Mercoledì scorso Elon Musk ha diffuso la scelta di Tesla di non accettare più pagamenti in Bitcoin per i suoi veicoli. L'azienda è tornata sui suoi passi, dopo che aveva introdotto le criptovalute come metodo di pagamento a marzo 2021. La scelta è stata motivata asserendo che il mining di criptovalute abbia consumi e impatto ambientale eccessivi. Una posizione netta, che sta scatenando numerose reazioni da parte dei media, dei ricercatori e anche della politica. Qual è l'impatto ambientale del mining e delle transazioni con le criptovalute?
L'impatto ambientale delle criptovalute può essere forte, come dimostrano i blackout verificatisi in Iran lo scorso febbraio. I consumi, assieme all'uso per scopi criminosi, sono una delle motivazioni che ha spinto Cina e India a sanzionare fortemente le criptovalute, mentre la Turchia ha scelto di sottoporle alle norme contro il riciclaggio e il finanziamento del terrorismo. Di fronte a quanto accaduto in Iran, anche il Segretario al Tesoro degli Stati Uniti si era espresso sulla questione: in un intervento nel corso del ciclo di conferenze del "New York Times DealBook", Janet Yellen ha affermato che "nella misura in cui è usato [il bitcoin, ndr], temo che sia spesso per finanza illecita. È un modo estremamente inefficiente di effettuare le transazioni, la quantità di energia che viene consumata nel processarle è impressionante". Una posizione in linea con le scelte della presidenza Biden, che ha già abrogato le scelte dell'amministrazione Trump in materia di ambiente e sostenibilità.
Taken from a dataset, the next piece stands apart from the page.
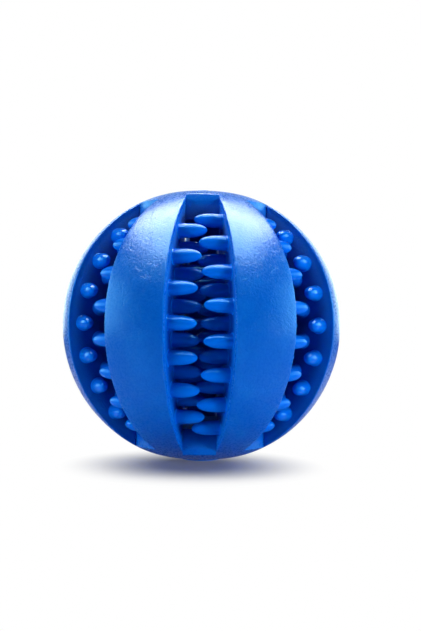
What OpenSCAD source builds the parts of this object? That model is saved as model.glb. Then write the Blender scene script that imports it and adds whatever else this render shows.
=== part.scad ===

Le criptovalute danneggiano davvero l'ambiente? La risposta è complessa, come riportano le analisi tenute dal Nasdaq, dall'Università di Harvard e da un articolo scientifico realizzato da università USA e cinesi e pubblicato da Nature Communication. È difficile quantificare con chiarezza i consumi del mining di criptovalute, perché la loro estrazione si concentra in Cina. Ma sappiamo che la Repubblica Popolare è ancora fortemente dipendente dal carbone e che ciò che accade nelle miniere ha forti ripercussioni sulle criptovalute. Un esempio: come riportato da Coindesk ad aprile 2021, la chiusura di una miniera di carbone nello Xinjiang ha portato a un crollo di quasi un quarto dell'hash rate del bitcoin. Ripercussioni simili si sono verificate anche in altri casi, come per i divieti in Cina, India e Turchia che vi abbiamo riportato poco sopra.
D'altro canto, è difficile dire con certezza quale sia la fonte di energia principalmente usata dalle factory di Bitcoin. Sicuramente il volume di transazioni in criptovalute non è comparabile ai volumi (e ai consumi) del sistema bancario tradizionale e delle transazioni in valute comuni. In più, come afferma il sito Investopedia, esistono delle criptovalute "minori" che non richiedono il mining per acquistare valore. Quindi la questione ambientale si legherebbe ad alcune, specifiche criptovalute oggetto di speculazioni finanziarie. Una posizione che è sostenuta anche dal prof. Carol Alexander della University of Sussex Business School. Secondo Alexander il dibattito sull'impatto ambientale delle criptovalute potrebbe essere fuorviante, perché non considererebbe e problematizzerebbe il luogo in cui il bitcoin assume valore economico. Lo scambio di gran parte delle criptovalute più usate, non avviene sulla blockchain ed essendo effettuato "[...] su mercati secondari, attraverso scambi centralizzati. Non sono nemmeno registrati sulla blockchain" porrebbe un problema del valore della moneta, antecedente la questione dei suoi consumi ed effetti ambientali.